身の丈以上の大金は、かえって生きづらくなるよ

まだ上水道が完備されていなかった江戸。その頃は玉川上水や神田上水あたりから汲まれた水を、水屋が運んで売り歩いていた。いわゆるエッセンシャルワーカーだ。

さて、「ああ、金持ちになりたい、金持ちになりたい」と毎日祈る水屋だったが、たまたま買った富くじ(宝くじ)が当たって、1,000両という大金を手にする。

当時のルールで二割差っ引かれた800両を手にして大喜びで家に帰ってきたのだが、貧乏長屋ゆえ大金の隠し場所に困り果ててしまった。結局、畳を上げて根太板をはがし、そこに通っている丸太に五寸釘を打ち込んで、金の入った包みを引っかけて隠すことにした。

ところが、これで安心とはならない。商売に出てもすれ違う人すべて泥棒に見えてしまい、金のことが気になって仕事もはかどらない。夜は夜で、強盗に襲われて金を奪われる夢ばかり見て睡眠不足、それゆえ、毎日仕事でもしくじってばかり。

その水屋の真向かいに住んでいたのがヤクザ者だった。彼は水屋が毎日帰宅後、竿を縁の下に突っ込み、朝起きるとまた同じことをするので不審に思っていた。「あそこに何かあるな」と水屋の留守中に忍び込んで、根太板をはがすと、なんと大金が隠されていた。「ありがてえ!」と、ヤクザ者は800両を盗んで逃げてしまう。

その晩、水屋が仕事から帰ってきて、いつものように竹竿で縁の下をかき回すのだが、手ごたえはない。
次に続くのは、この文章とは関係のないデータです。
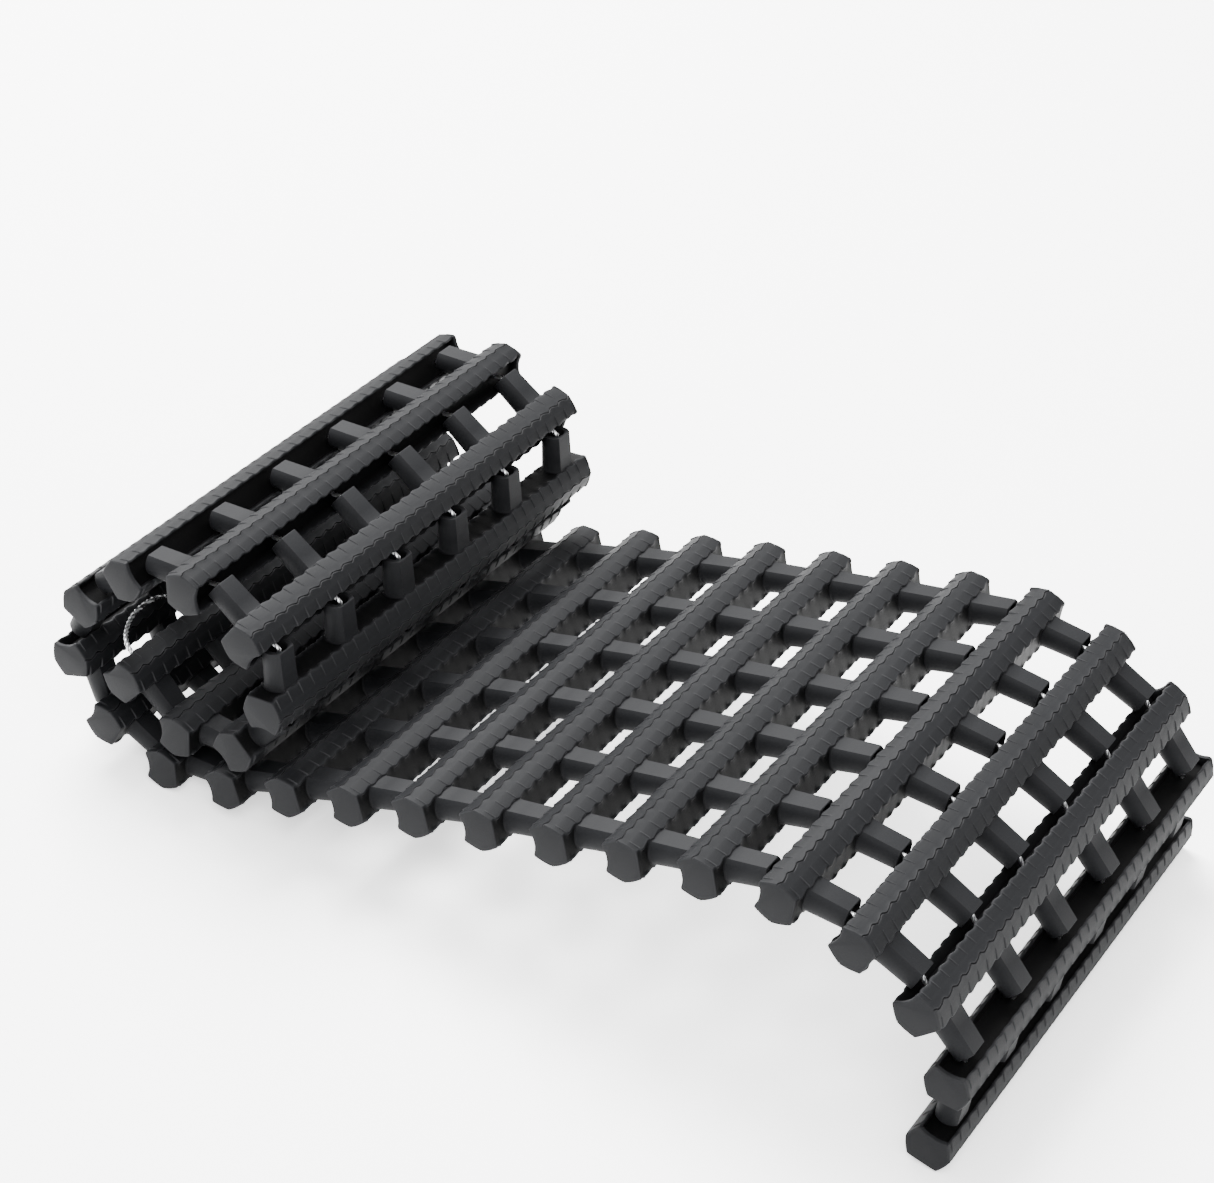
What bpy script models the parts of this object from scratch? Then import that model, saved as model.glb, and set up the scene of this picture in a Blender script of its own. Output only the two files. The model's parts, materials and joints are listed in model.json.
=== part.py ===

根太板をはがして、金が盗まれていたことに気づく。

「ああ、俺の金がない……。よかった。今晩からゆっくり寝られる」

貯金の使い道を改めて考えよう

いやあ、実にカネにまつわる深い話であります。この噺は率直に言ってしまえば、「宵越しのカネは持たずに」ということなのでしょう。

つまり江戸は現代の日本とは違い、貯金しないで市中にお金が出回っているからこそ、経済も回っていた世の中でした。稼いだお金をその日に使ってしまうことが「粋」だと考えられていたからこその現象でもあったはずです。

落語には「俺たち職人は、仕事さえあれば大名暮らし」というセリフもよく出てきますが、貯金する人たちをバカにして、「カネがなきゃないで、どうにかなるさ」というようなのんきさが、庶民の生き様に反映されていました。

そしてその空気感が、確実に落語の下支えとなってきました。この辺り、「金融資産世界一」と言われている今のこの国とは対照的ですよね。経済学者が「市場にお金が行き渡れば」と口を酸っぱくして言いつづけても、タンス預金に明け暮れるお年寄りが多いと聞きます(この落語、今で言うならタンス貯金そのものですよね)。

以前と比べて、金利は上昇する気配にあるとは言えましょうが、それでもお年寄りは銀行に行くよりタンス預金を抱えているという、そんな背景があるからこそ、それを狙う犯罪組織による事件が頻繁に発生しています。

まさに“貯金の使い道”を考えなくてはいけない時代であります。